Jerry Brown appeared on Fox's LA station this week.

Nevertheless, Whitman failed to acknowledge that the nation was also in a deep recession when Brown left office, presided over by one Ronald Reagan. Or that Brown's Republican successor, George Deukmejian, left a far larger deficit that led her campaign chairman, ex-Governor Pete Wilson, to enact the biggest tax hikes in California's history.

For his part, Brown appearing at the California Association of District Attorneys in Monterey, a supportive crowd given his record as California attorney general and Oakland mayor, addressed complaints about his youthful tenure as governor by saying: "For every hair I lost, I gained one brain cell."

Brown was in LA Wednesday, where he appeared on Good Day L.A. There Brown ripped Whitman's TV attack ad, which has been widely panned as inaccurate, with one web site charging trademark infringement. He mocked Whitman for her mocking of his experience.

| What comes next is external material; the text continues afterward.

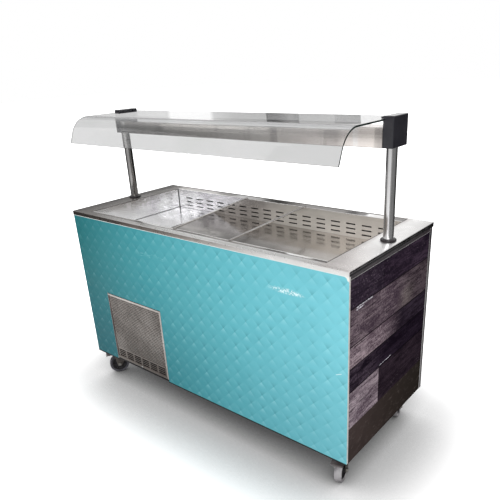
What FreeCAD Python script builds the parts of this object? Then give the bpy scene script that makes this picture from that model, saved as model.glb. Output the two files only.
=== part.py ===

"Were I a CEO and someone said, 'You know what, I've never been in this company, I never saw the product and I want to be a boss,' I'd say, 'Hey, why don't you start at the bottom and work your way up?'" Brown said. "That's the same way with government. You can't wake up one morning and say, 'Gee, I've got a billion dollars and I want to be governor.' You got to learn something because those people up in Sacramento are sharks."